Paseo Stadium is a multi-use stadium in Agana, Guam. It is currently used mostly for baseball matches. In the late 1970s with baseball popularity soaring and the success of the Guam Major League (GML) and youth baseball, the need for a new Guam baseball facility was in demand. The new Paseo Stadium, located at the Paseo de Susana in Hagatna replaced the old Paseo Ballpark on the same site. The old ballpark was falling into disrepair. The once-proud facility, tarnished through time, featured rusted steel girders and rock-hard wood-planked bleachers, which seated 1,100 baseball fans.

The new Paseo Stadium construction was a special project spearheaded by Guam Housing and Urban Renewal Authority (GHURA) chairman Mr. Robert J. Torres. With 1.2 million dollars in funding from GHURA and the Government of Guam Department of Commerce, along with full support from Governor Paul Calvo, the new stadium was constructed in 1981. The new baseball facility featured locker and shower rooms, concession booths, offices, walk-in dugouts and an elevated press box. The new stadium was constructed within the confines of the upgraded Paseo Ballpark 1979 lighting system. Only one of the existing light poles was relocated to accommodate the new Paseo Stadium space requirements. The new concrete and hollow-block facility originally featured aluminum bench seating. With additional portable bleachers, the facility capacity was increased to 2,800 seats. Years later the stadium seating was upgraded to individual stadium seats thus increasing spectator comfort while reducing original seating capacity.

On January 9, 1982, the new Paseo Stadium opened with the start of the 1982 Guam Major league baseball season. Before a twin-bill opening day crowd of 1,327 fans, the Atkins Kroll Islanders behind the pitching of Eddie Aguon defeated the Miller Stars 4–1. The University of Guam Tritons outscored the Ace Hardware Aces 10–8 in the second game.
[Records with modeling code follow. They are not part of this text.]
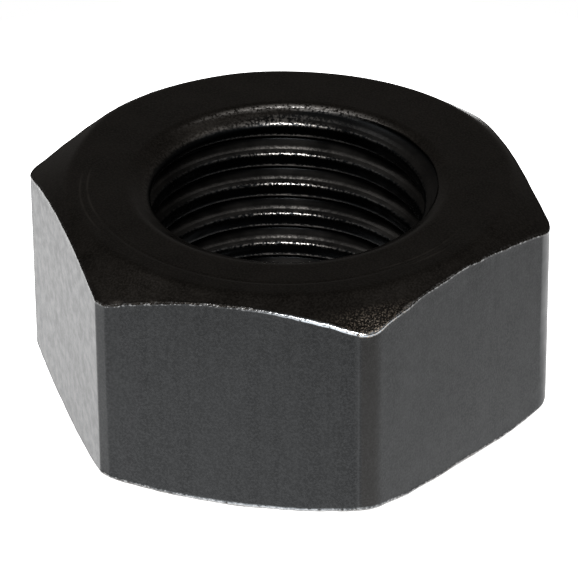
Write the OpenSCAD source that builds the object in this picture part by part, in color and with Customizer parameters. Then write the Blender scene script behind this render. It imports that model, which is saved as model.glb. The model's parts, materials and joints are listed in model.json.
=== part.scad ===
// Hexagon nut with a coarse metric right-hand thread.
// Millimetres, +Z up along the thread axis, origin at the centre of the lower bearing face.
// Two corners of the hexagon lie on the X axis, so two flats face -Y and +Y.

/* [Hexagon] */
// Width across the flats, which is the spanner size
across_flats = 46; // [44:0.5:50]
// Height between the two bearing faces
nut_height = 24; // [14:0.5:40]
// Diameter that the six upright corners are rounded to
corner_d = 52.4; // [51.6:0.1:57]

/* [Chamfers] */
// Diameter of the flat bearing face left inside each chamfer
bearing_d = 42.75; // [38:0.25:43.5]
// Slope of the chamfers, measured from the bearing face
chamfer_angle = 25; // [15:1:30]

/* [Thread] */
// Nominal diameter of the thread, at the root of its groove
thread_d = 30; // [29:0.1:31]
// Distance between neighbouring turns
thread_pitch = 3.5; // [3:0.1:3.8]
// Diameter of the bore at the crests of the thread
minor_d = 26.9; // [26.2:0.1:27.1]
// Clockwise turn of the thread about the axis, seen from above
thread_turn = 190; // [0:5:355]

/* [Countersinks] */
// Diameter of each countersink where it meets the bearing face
countersink_d = 31.3; // [31.1:0.1:33.5]
// Slope of the countersinks, measured from the bearing face
countersink_angle = 30; // [25:1:45]

/* [Hidden] */

// Straight steps in each turn of the thread groove
STEPS_PER_TURN = 48;
// Half of the angle between the two flanks of the thread
FLANK_ANGLE = 30;
// Share of the pitch that the flat root of the groove takes up
ROOT_SHARE = 1 / 8;
// How far the cutting shapes run past the surfaces that they cut
OVERLAP = 0.45;
// Sides of the drawn circles
ROUND_STEPS = 180;

across_corners = across_flats / cos(30);
minor_r = minor_d / 2;
countersink_depth = (countersink_d - minor_d) / 2 * tan(countersink_angle);

// The groove's section runs from inside the bore out to its root
groove_root_r = thread_d / 2;
groove_inner_r = minor_r - OVERLAP;
groove_root_half = thread_pitch * ROOT_SHARE / 2;
groove_inner_half = groove_root_half + (groove_root_r - groove_inner_r) * tan(FLANK_ANGLE);

// The groove starts a pitch below the nut and ends a pitch above it
groove_turns = ceil(nut_height / thread_pitch) + 2;
groove_start_z = -thread_pitch;
groove_steps = groove_turns * STEPS_PER_TURN;

// Radius and height of the groove section's corners about its middle
groove_section = [
    [groove_inner_r, -groove_inner_half],
    [groove_root_r, -groove_root_half],
    [groove_root_r, groove_root_half],
    [groove_inner_r, groove_inner_half]
];
section_count = len(groove_section);

// One corner of the section, turned and lifted to its place on a right-hand helix
function groove_point(corner, step) =
    let (turns = step / STEPS_PER_TURN)
    let (angle = 360 * turns - thread_turn)
    [
        corner[0] * cos(angle),
        corner[0] * sin(angle),
        corner[1] + groove_start_z + turns * thread_pitch
    ];

groove_points = [
    for (step = [0:groove_steps])
        for (corner = groove_section)
            groove_point(corner, step)
];

// Two triangles for each side of the section between one step and the next
groove_sides = [
    for (step = [0:groove_steps - 1])
        for (side = [0:section_count - 1])
            let (near = step * section_count + side)
            let (far = step * section_count + (side + 1) % section_count)
            each [
                [near, far, near + section_count],
                [far, far + section_count, near + section_count]
            ]
];
groove_first_end = [for (side = [section_count - 1:-1:0]) side];
groove_last_end = [
    for (side = [0:section_count - 1])
        groove_steps * section_count + side
];

// The hexagonal bar with its upright corners rounded
module hexagon_bar() {
    intersection() {
        cylinder(h = nut_height, d = across_corners, $fn = 6);
        cylinder(h = nut_height, d = corner_d, $fn = ROUND_STEPS);
    }
}

// Cone-ended envelope that chamfers the bar's corners at both ends
module chamfer_envelope() {
    reach = across_corners / 2 + 1;
    drop = (reach - bearing_d / 2) * tan(chamfer_angle);
    rotate_extrude($fn = ROUND_STEPS)
        polygon([
            [0, 0],
            [bearing_d / 2, 0],
            [reach, drop],
            [reach, nut_height - drop],
            [bearing_d / 2, nut_height],
            [0, nut_height]
        ]);
}

// Bore at the crests of the thread, with a countersink at each end
module countersunk_bore() {
    past = OVERLAP / tan(countersink_angle);
    rotate_extrude($fn = ROUND_STEPS)
        polygon([
            [0, -OVERLAP],
            [countersink_d / 2 + past, -OVERLAP],
            [minor_r, countersink_depth],
            [minor_r, nut_height - countersink_depth],
            [countersink_d / 2 + past, nut_height + OVERLAP],
            [0, nut_height + OVERLAP]
        ]);
}

// The helical groove between the crests
module thread_groove() {
    polyhedron(
        points = groove_points,
        faces = concat([groove_first_end], groove_sides, [groove_last_end]),
        convexity = 2 * groove_turns
    );
}

module hex_nut() {
    color([0.16, 0.16, 0.17])
        difference() {
            intersection() {
                hexagon_bar();
                chamfer_envelope();
            }
            countersunk_bore();
            thread_groove();
        }
}

hex_nut();
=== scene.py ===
"""Looks of a black hexagon nut with a coarse metric thread.

The nut is one closed mesh in millimetres, turned into metres when the object is made. It is built
in columns around the thread axis. Each column runs from the upper countersink over the bearing
face, the chamfer, the side and the lower face. The bore hangs between the two countersinks, and
its rows climb with the thread, so the crest edges stay clean.
"""

import json
import math

import bpy
import numpy as np
from mathutils import Matrix, Vector


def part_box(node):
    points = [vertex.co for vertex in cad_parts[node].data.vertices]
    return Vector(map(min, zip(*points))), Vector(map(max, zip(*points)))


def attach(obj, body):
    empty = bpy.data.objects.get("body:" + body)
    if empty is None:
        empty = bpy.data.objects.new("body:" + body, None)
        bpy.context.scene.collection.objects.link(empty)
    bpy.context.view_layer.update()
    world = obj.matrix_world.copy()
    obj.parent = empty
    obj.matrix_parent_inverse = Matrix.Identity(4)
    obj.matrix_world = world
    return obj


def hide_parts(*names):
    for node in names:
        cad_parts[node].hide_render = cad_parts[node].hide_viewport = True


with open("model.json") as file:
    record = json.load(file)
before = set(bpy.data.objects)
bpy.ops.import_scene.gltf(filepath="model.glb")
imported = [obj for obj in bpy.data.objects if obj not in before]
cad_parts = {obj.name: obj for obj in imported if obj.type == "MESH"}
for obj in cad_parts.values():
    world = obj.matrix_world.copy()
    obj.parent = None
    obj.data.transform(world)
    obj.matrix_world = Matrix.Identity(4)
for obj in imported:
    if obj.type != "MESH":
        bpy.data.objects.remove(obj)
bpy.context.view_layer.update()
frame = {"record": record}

# ---------------------------------------------------------------- sizes, in millimetres
MM = 0.001
LOW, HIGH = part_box("hex_nut")
HEIGHT = (HIGH.z - LOW.z) / MM
APOTHEM = (HIGH.y - LOW.y) / 2 / MM
# The corners stop just inside the CAD box
CORNER_R = (HIGH.x - LOW.x) / 2 / MM - 0.006
MOUNTS = {mount["name"]: mount for mount in frame["record"]["mounts"]}
CREST_R = MOUNTS["thread"]["dims"]["r_mm"]

# The thread. Its turn about the axis is clockwise from above, in degrees
PITCH = 3.5
ROOT_R = 15.0
THREAD_TURN = 190
CREST_HALF = 0.64
FLANK_SLOPE = 1 / math.tan(math.radians(30))
# How far from a crest's middle a fine line runs along the flank, and the flank's step there
FLANK_MARK = 1.0
FLANK_STEP = 0.09

# The countersinks and chamfers: their radius at the bearing face, and their slope
LIP_R = 15.65
LIP_SLOPE = math.tan(math.radians(30))
BEARING_R = 21.375
CHAMFER_SLOPE = math.tan(math.radians(25))

# The chamfers are uneven. These hold a value at each corner and each flat's middle, anticlockwise
# from the corner on +X: where the upper chamfer starts, its slope in degrees, and how much higher
# the lower chamfer's outer edge lies than on an even nut
CHAMFER_START = [21.5, 22.2, 22.3, 22.2, 22.5, 22.6, 21.7, 21.4, 21.4, 21.4, 21.4, 21.4]
CHAMFER_TILT = [26, 31, 36, 33, 32, 32, 27, 25, 25, 25, 25, 25]
LOWER_RISE = [-0.6, 0, 0, 0, 0, 0, 0, 0.35, -0.2, -0.15, -0.4, 0.3]

# Radius of the upper and lower edges' rounding, before the wear added to it
TOP_ROUNDING = 0.2
LOW_ROUNDING = 0.5
# Radius that each upright corner is rounded to, anticlockwise from the corner on +X
CORNER_FILLET = [2.9, 1.6, 1.6, 2.3, 0.6, 2.7]
CORNERS = len(CORNER_FILLET)
SECTOR = 2 * math.pi / CORNERS

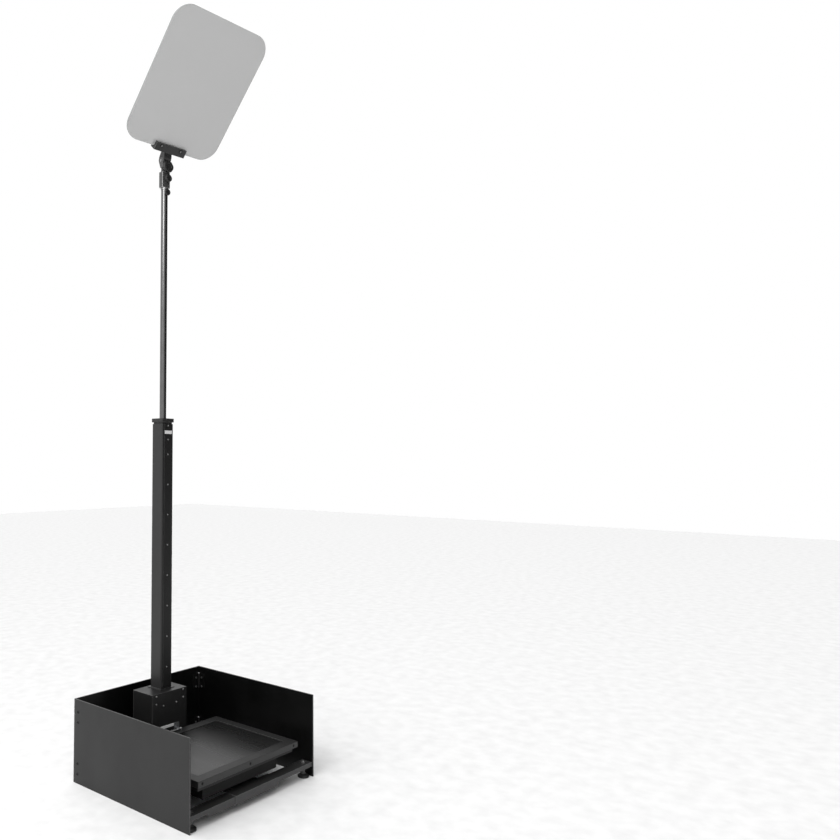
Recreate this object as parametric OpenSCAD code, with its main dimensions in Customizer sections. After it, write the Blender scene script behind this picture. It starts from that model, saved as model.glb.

May 12, 1987, saw the largest crowd ever to attend a baseball game at the Paseo. An overflow standing room only crowd of 4,397 fans, many on the outfield wall and scoreboard, jammed Paseo Stadium for the GML Championship series seventh and deciding game between the Pepsi Giants and the University of Guam.

Over the years, the Paseo Stadium has served as venue for baseball tournaments such as the Micronesian Games, Mobil Games, Little League regional playoff games and the Western Pacific Invitational Baseball Tournament. In June 1999, the facility hosted the first ever South Pacific Games (SPG) baseball tournament. Just days later the stadium served as venue for the 1999 Baseball Confederation of Oceania (BCO) championship tournament. The Guam national team captured both tournaments with stunning come-from-behind victories over American Samoa for SPG gold and the BCO title.

The stadium became a popular venue for concerts. In 2023, eight Senators proposed a law banning concerts and other events that could damage the field.